Knox, the district’s chairman, said the board launched an independent investigation of the physical altercation as soon as it learned it occurred.
The board placed Fike on leave during the April 19 board meeting and placed him on paid-administrative leave after it received the investigative report, Knox said. Fike was still on paid administrative leave as of Friday morning, which is a violation of the NCCFD personnel code.
The code states that an employee may be placed on a paid leave of absence for “a specified period of time not to exceed 15 working days.”
“In point of fact,” Knox said, “I did not know about (the 15-day limit), the board has been proceeding according to advice from legal counsel.”

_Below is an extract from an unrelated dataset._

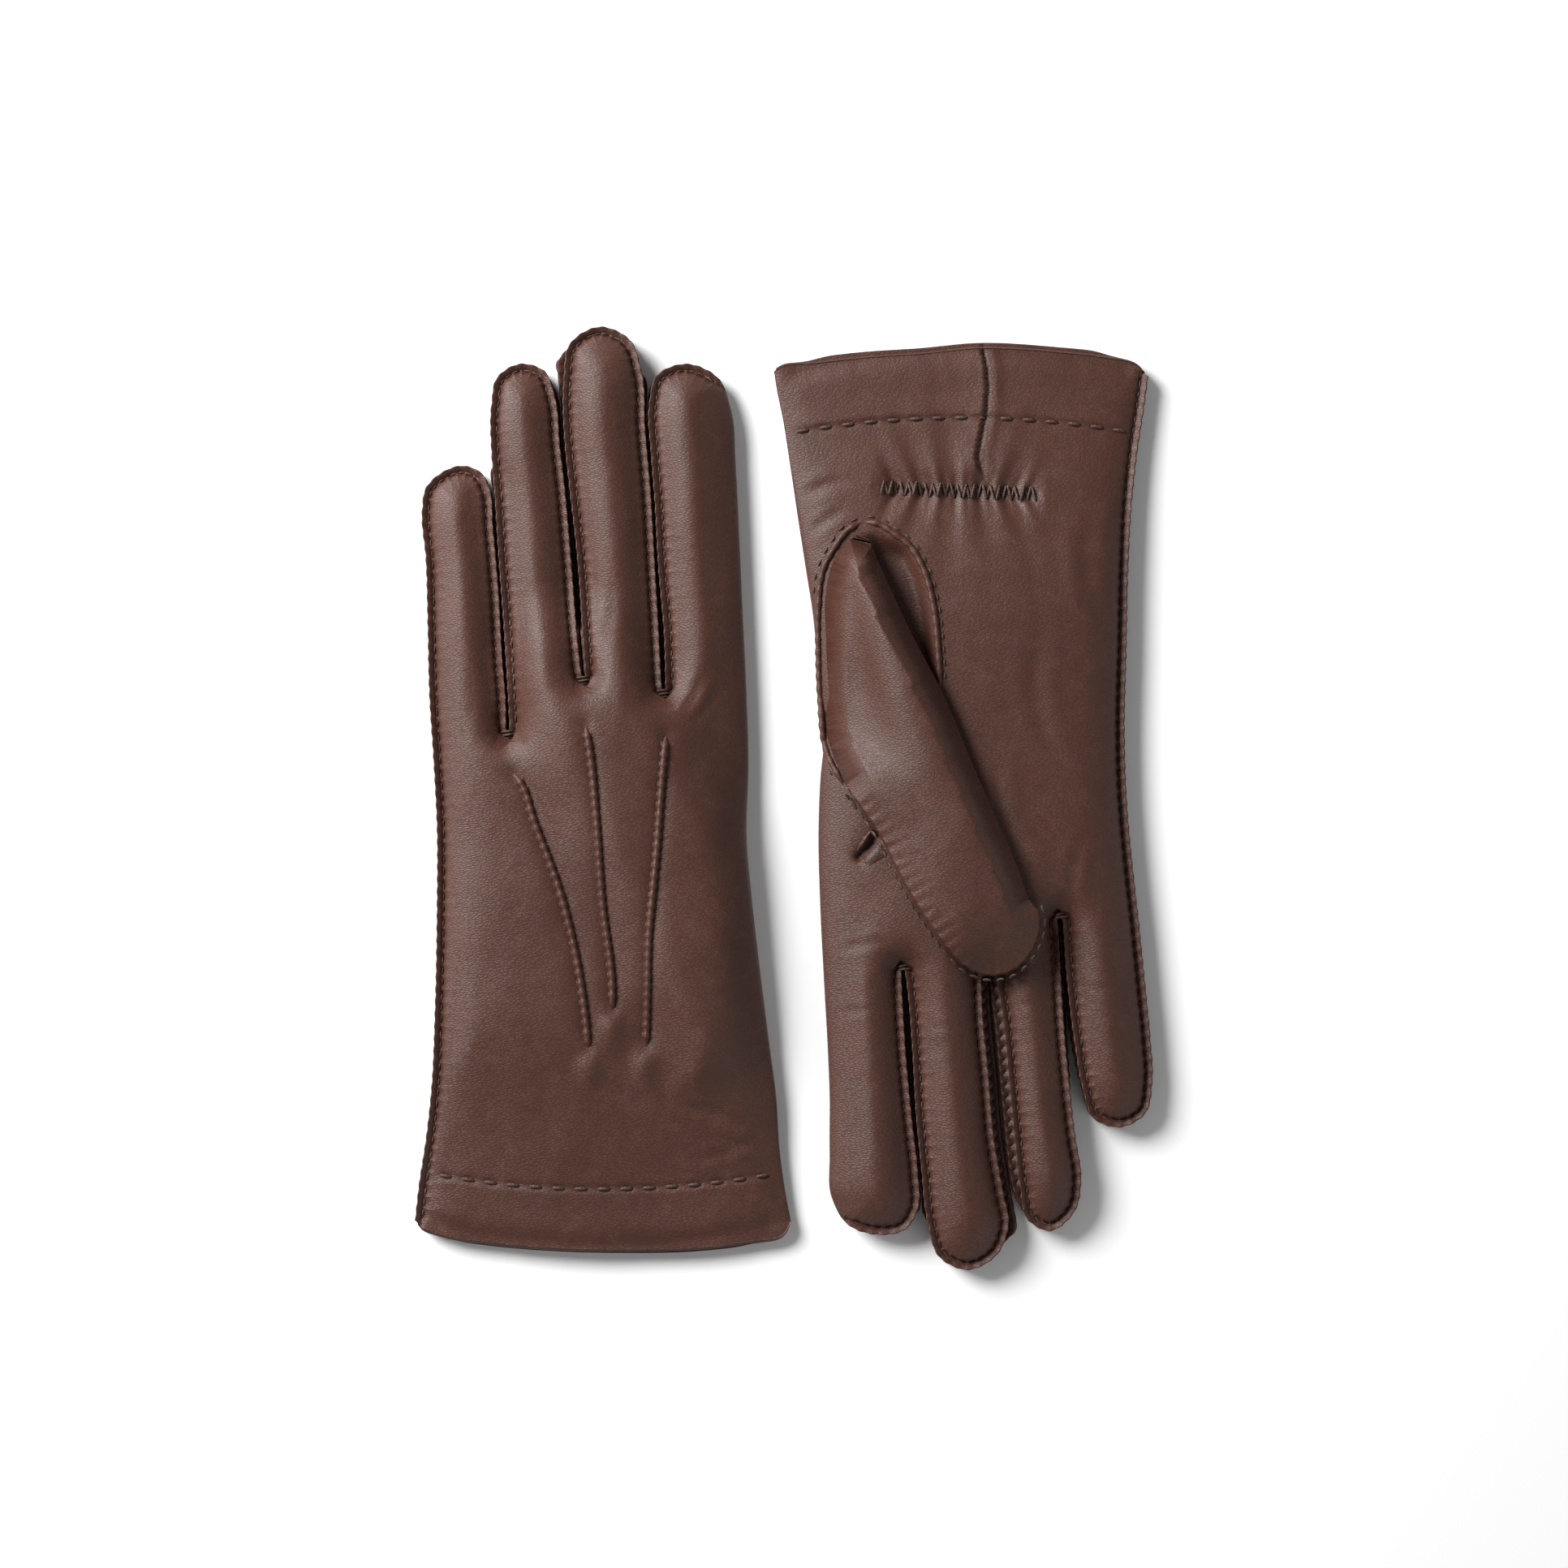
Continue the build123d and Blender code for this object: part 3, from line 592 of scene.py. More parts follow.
def edge_profile(up, low, share, bulge):
    """From a seam's upper raw edge round to its lower one, as (outward, height) pairs.

    share, from 0 to 1, opens the side strip, and bulge is how far the strip swells outward.
    """
    middle = (up + low) / 2
    top = [(0.08, up - 0.35), (-0.1, up - 0.8), (-0.55, up - 1.05)]
    strip = [(0.02, up - 1.2), (-0.12, up - 1.75), (-0.9, up - 2.0), (-0.5, up - 2.6)]
    strip.append((0.7 * bulge, up - 3.6))
    bottom = [(o, low + (up - z)) for o, z in reversed(top)]
    strip_low = [(o, low + (up - z)) for o, z in reversed(strip)]
    side_middle = [(bulge, middle)]
    pinch = (-0.6, middle)
    opened = []
    for o, z in strip + side_middle + strip_low:
        opened.append((pinch[0] + (o - pinch[0]) * share, pinch[1] + (z - pinch[1]) * share))
    closed_top = [(o, max(z, middle) if share < 1 else z) for o, z in top]
    closed_bottom = [(o, min(z, middle) if share < 1 else z) for o, z in bottom]
    return closed_top, opened, closed_bottom


def sew_edge(build, outline, upper_ids, lower_ids, up, low, leather_label, strip_label):
    """The ribbon of raw edges and side strips that joins the two sheets round the outline."""
    n = len(outline.p)
    columns = []
    for i in range(n):
        if outline.open[i] > 0.5 or outline.fold[i] > 0.98:
            columns.append(None)
            continue
        tops, middles, bottoms = edge_profile(up[i], low[i], outline.side[i], outline.bulge[i])
        grow = 1 - outline.fold[i]
        places = []
        for o, z in tops + middles + bottoms:
            flat = outline.p[i] - outline.n[i] * o * grow
            places.append((flat[0], flat[1], z))
        start = build.add(places)
        ids = [upper_ids[i]] + list(range(start, start + len(places))) + [lower_ids[i]]
        columns.append(ids)
    for i in range(n):
        j = (i + 1) % n
        if columns[i] is None and columns[j] is None:
            continue
        a, b = columns[i], columns[j]
        if a is None:
            a = collapse(upper_ids[i], lower_ids[i], len(b))
        if b is None:
            b = collapse(upper_ids[j], lower_ids[j], len(a))
        if outline.open[i] > 0.5 or outline.open[j] > 0.5:
            continue
        for k in range(len(a) - 1):
            inner = 4 <= k < len(a) - 5 and outline.side[i] > 0.02
            label = strip_label(i) if inner else leather_label(i)
            build.face((a[k], b[k], b[k + 1], a[k + 1]), label)


def collapse(up_id, low_id, count):
    half = count // 2
    return [up_id] * half + [low_id] * (count - half)


# ---------------------------------------------------------------- stitches, ridges and other small work
def capsules(centres, alongs, ups, length, radius, sag):
    """One mesh of many stitches: short rounded rods whose ends dip."""
    rings = np.array([-1, -0.93, -0.78, -0.45, 0, 0.45, 0.78, 0.93, 1])
    girth = np.array([0.15, 0.55, 0.85, 1, 1.04, 1, 0.85, 0.55, 0.15])
    sides = 8
    angle = np.arange(sides) * 2 * math.pi / sides
    t = np.repeat(rings, sides)
    g = np.repeat(girth, sides)
    local = np.column_stack([t * length / 2, np.tile(np.cos(angle), len(rings)) * g * radius,
                             np.tile(np.sin(angle), len(rings)) * g * radius - sag * t**2])
    acrosses = np.cross(ups, alongs)
    verts = (centres[:, None] + local[None, :, :1] * alongs[:, None] + local[None, :, 1:2] * acrosses[:, None]
             + local[None, :, 2:] * ups[:, None]).reshape(-1, 3)
    faces = []
    size = len(t)
    for k in range(len(centres)):
        base = k * size
        for r in range(len(rings) - 1):
            for a in range(sides):
                b = (a + 1) % sides
                faces.append((base + r * sides + a, base + r * sides + b, base + (r + 1) * sides + b,
                              base + (r + 1) * sides + a))
        faces.append(tuple(base + a for a in reversed(range(sides))))
        faces.append(tuple(base + size - sides + a for a in range(sides)))
    return verts, faces


def unit(v):
    return v / np.maximum(np.linalg.norm(v, axis=1)[:, None], 1e-9)


class Thread:
    """Gathers stitches by the piece that they belong to."""

    def __init__(self, side):
        self.side, self.sets = side, {}

    def lay(self, label, surface, flat, heading, length, radius, sag=0.3, sink=0.0, facing=1):
        """Stitches with their middles at flat plan points, lying on a surface(q) -> z."""
        flat, heading = np.asarray(flat, float), unit(np.asarray(heading, float))
        ahead, behind = surface(flat + heading * 0.5), surface(flat - heading * 0.5)
        across = np.column_stack([-heading[:, 1], heading[:, 0]])
        left, right = surface(flat + across * 0.6), surface(flat - across * 0.6)
        along = unit(np.column_stack([heading, ahead - behind]))
        other = unit(np.column_stack([across, (left - right) / 1.2]))
        up = unit(np.cross(along, other)) * facing
        middle = np.column_stack([flat, surface(flat)]) + up * (radius * 0.6 - sink)
        self.sets.setdefault(label, []).append(capsules(middle, along, up, length, radius, sag))

    def build(self, material):
        made = {}
        for label, groups in self.sets.items():
            verts, faces, start = [], [], 0
            for v, f in groups:
                verts.append(v)
                faces += [tuple(i + start for i in ring) for ring in f]
                start += len(v)
            placed = place(self.side, np.vstack(verts))
            made[label] = make_object(f"{self.side}_{label}", placed, faces, material)
        return made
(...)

Furthermore, the negotiation for a financial settlement with Fike, who had two years left on his contract has taken place without any public disclosure of the physical incident or the financial implications of a severance package.
“We are working through a process where there is an employee evaluation and it’s a personnel matter, which we are required to keep confidential,” Knox said.
The NCCFD 2012-13 Preliminary Budget, dated May 15, indicates the line item relating to the Fire Chief’s salary was budgeted for $109,802, but the projected actual amount for the fiscal year is $180,163, representing a $70,361 discrepancy.
NCCFD Board Treasurer Mark Bass confirmed the discrepancy was related to Fike’s retirement negotiations, but said that the document represented a preliminary budget and negotiations with Fike have not been finalized.
The $70,000 figure includes vacation pay, comp time and other costs related to the retirement of the chief, Bass said.
When asked if the public should have been made aware of the negotiations prior as to provide input on the process, Knox said the matter was “very complex” and the legal advice the board received indicated negotiations between the board and Fike constituted a personnel matter, and as such needed to be kept confidential per the Brown Act, which regulates public disclosure laws.
Both Bass and Knox said the outcome of negotiations will be reached soon and will be disclosed to the public upon completion.
Howell and Greene were both reached by The Union, but declined to comment.